• **Task**
Will you write out all the entries below exactly?

• **Records**
========================
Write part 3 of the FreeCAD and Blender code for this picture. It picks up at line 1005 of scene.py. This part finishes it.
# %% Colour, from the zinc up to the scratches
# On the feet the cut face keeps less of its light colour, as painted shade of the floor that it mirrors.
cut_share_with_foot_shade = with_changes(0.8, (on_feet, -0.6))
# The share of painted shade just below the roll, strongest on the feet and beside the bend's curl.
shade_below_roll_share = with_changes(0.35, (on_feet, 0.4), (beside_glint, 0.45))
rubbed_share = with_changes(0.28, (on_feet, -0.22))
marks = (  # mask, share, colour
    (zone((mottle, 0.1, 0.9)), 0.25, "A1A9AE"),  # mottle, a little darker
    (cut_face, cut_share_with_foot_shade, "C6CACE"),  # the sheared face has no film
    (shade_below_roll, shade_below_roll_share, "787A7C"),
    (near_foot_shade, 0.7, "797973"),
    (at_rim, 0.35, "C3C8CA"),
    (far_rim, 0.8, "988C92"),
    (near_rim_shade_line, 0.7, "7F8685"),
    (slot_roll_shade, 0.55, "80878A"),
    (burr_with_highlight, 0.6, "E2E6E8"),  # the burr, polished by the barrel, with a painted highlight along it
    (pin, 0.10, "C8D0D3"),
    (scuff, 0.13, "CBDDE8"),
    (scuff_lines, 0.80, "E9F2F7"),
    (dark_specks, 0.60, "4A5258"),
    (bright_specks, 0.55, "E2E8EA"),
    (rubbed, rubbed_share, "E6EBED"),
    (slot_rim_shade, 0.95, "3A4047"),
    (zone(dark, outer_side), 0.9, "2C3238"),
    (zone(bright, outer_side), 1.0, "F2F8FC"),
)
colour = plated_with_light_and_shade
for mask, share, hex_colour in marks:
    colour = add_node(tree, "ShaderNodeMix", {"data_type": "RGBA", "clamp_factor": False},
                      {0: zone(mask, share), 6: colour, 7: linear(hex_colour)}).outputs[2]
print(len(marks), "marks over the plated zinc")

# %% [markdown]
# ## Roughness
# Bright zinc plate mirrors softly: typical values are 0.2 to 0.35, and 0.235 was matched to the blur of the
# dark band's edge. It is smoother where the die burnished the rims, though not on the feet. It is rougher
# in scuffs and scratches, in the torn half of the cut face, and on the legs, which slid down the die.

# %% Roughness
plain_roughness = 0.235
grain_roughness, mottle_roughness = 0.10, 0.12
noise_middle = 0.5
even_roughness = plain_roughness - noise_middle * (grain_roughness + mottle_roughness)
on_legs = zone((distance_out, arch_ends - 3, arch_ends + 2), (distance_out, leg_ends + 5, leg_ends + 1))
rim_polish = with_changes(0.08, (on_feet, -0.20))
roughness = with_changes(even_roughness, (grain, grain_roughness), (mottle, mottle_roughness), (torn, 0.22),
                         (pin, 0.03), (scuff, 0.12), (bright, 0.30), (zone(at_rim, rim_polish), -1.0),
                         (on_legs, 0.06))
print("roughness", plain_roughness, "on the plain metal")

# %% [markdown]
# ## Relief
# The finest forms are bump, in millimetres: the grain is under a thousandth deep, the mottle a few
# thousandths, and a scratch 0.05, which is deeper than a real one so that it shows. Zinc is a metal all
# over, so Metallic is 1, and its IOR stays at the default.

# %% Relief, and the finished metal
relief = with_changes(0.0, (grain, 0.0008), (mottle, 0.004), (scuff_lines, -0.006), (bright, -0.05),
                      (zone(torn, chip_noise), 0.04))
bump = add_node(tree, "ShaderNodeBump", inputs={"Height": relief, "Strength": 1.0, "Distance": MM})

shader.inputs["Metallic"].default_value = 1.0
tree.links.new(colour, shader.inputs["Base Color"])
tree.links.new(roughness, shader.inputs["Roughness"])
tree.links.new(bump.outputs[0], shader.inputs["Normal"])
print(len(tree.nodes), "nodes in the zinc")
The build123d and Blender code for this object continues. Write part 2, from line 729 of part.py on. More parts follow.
========================
• **Exercise result**
Write part 3 of the FreeCAD and Blender code for this picture. It picks up at line 1005 of scene.py. This part finishes it.
# %% Colour, from the zinc up to the scratches
# On the feet the cut face keeps less of its light colour, as painted shade of the floor that it mirrors.
cut_share_with_foot_shade = with_changes(0.8, (on_feet, -0.6))
# The share of painted shade just below the roll, strongest on the feet and beside the bend's curl.
shade_below_roll_share = with_changes(0.35, (on_feet, 0.4), (beside_glint, 0.45))
rubbed_share = with_changes(0.28, (on_feet, -0.22))
marks = (  # mask, share, colour
    (zone((mottle, 0.1, 0.9)), 0.25, "A1A9AE"),  # mottle, a little darker
    (cut_face, cut_share_with_foot_shade, "C6CACE"),  # the sheared face has no film
    (shade_below_roll, shade_below_roll_share, "787A7C"),
    (near_foot_shade, 0.7, "797973"),
    (at_rim, 0.35, "C3C8CA"),
    (far_rim, 0.8, "988C92"),
    (near_rim_shade_line, 0.7, "7F8685"),
    (slot_roll_shade, 0.55, "80878A"),
    (burr_with_highlight, 0.6, "E2E6E8"),  # the burr, polished by the barrel, with a painted highlight along it
    (pin, 0.10, "C8D0D3"),
    (scuff, 0.13, "CBDDE8"),
    (scuff_lines, 0.80, "E9F2F7"),
    (dark_specks, 0.60, "4A5258"),
    (bright_specks, 0.55, "E2E8EA"),
    (rubbed, rubbed_share, "E6EBED"),
    (slot_rim_shade, 0.95, "3A4047"),
    (zone(dark, outer_side), 0.9, "2C3238"),
    (zone(bright, outer_side), 1.0, "F2F8FC"),
)
colour = plated_with_light_and_shade
for mask, share, hex_colour in marks:
    colour = add_node(tree, "ShaderNodeMix", {"data_type": "RGBA", "clamp_factor": False},
                      {0: zone(mask, share), 6: colour, 7: linear(hex_colour)}).outputs[2]
print(len(marks), "marks over the plated zinc")

# %% [markdown]
# ## Roughness
# Bright zinc plate mirrors softly: typical values are 0.2 to 0.35, and 0.235 was matched to the blur of the
# dark band's edge. It is smoother where the die burnished the rims, though not on the feet. It is rougher
# in scuffs and scratches, in the torn half of the cut face, and on the legs, which slid down the die.

# %% Roughness
plain_roughness = 0.235
grain_roughness, mottle_roughness = 0.10, 0.12
noise_middle = 0.5
even_roughness = plain_roughness - noise_middle * (grain_roughness + mottle_roughness)
on_legs = zone((distance_out, arch_ends - 3, arch_ends + 2), (distance_out, leg_ends + 5, leg_ends + 1))
rim_polish = with_changes(0.08, (on_feet, -0.20))
roughness = with_changes(even_roughness, (grain, grain_roughness), (mottle, mottle_roughness), (torn, 0.22),
                         (pin, 0.03), (scuff, 0.12), (bright, 0.30), (zone(at_rim, rim_polish), -1.0),
                         (on_legs, 0.06))
print("roughness", plain_roughness, "on the plain metal")

# %% [markdown]
# ## Relief
# The finest forms are bump, in millimetres: the grain is under a thousandth deep, the mottle a few
# thousandths, and a scratch 0.05, which is deeper than a real one so that it shows. Zinc is a metal all
# over, so Metallic is 1, and its IOR stays at the default.

# %% Relief, and the finished metal
relief = with_changes(0.0, (grain, 0.0008), (mottle, 0.004), (scuff_lines, -0.006), (bright, -0.05),
                      (zone(torn, chip_noise), 0.04))
bump = add_node(tree, "ShaderNodeBump", inputs={"Height": relief, "Strength": 1.0, "Distance": MM})

shader.inputs["Metallic"].default_value = 1.0
tree.links.new(colour, shader.inputs["Base Color"])
tree.links.new(roughness, shader.inputs["Roughness"])
tree.links.new(bump.outputs[0], shader.inputs["Normal"])
print(len(tree.nodes), "nodes in the zinc")
The build123d and Blender code for this object continues. Write part 2, from line 729 of part.py on. More parts follow.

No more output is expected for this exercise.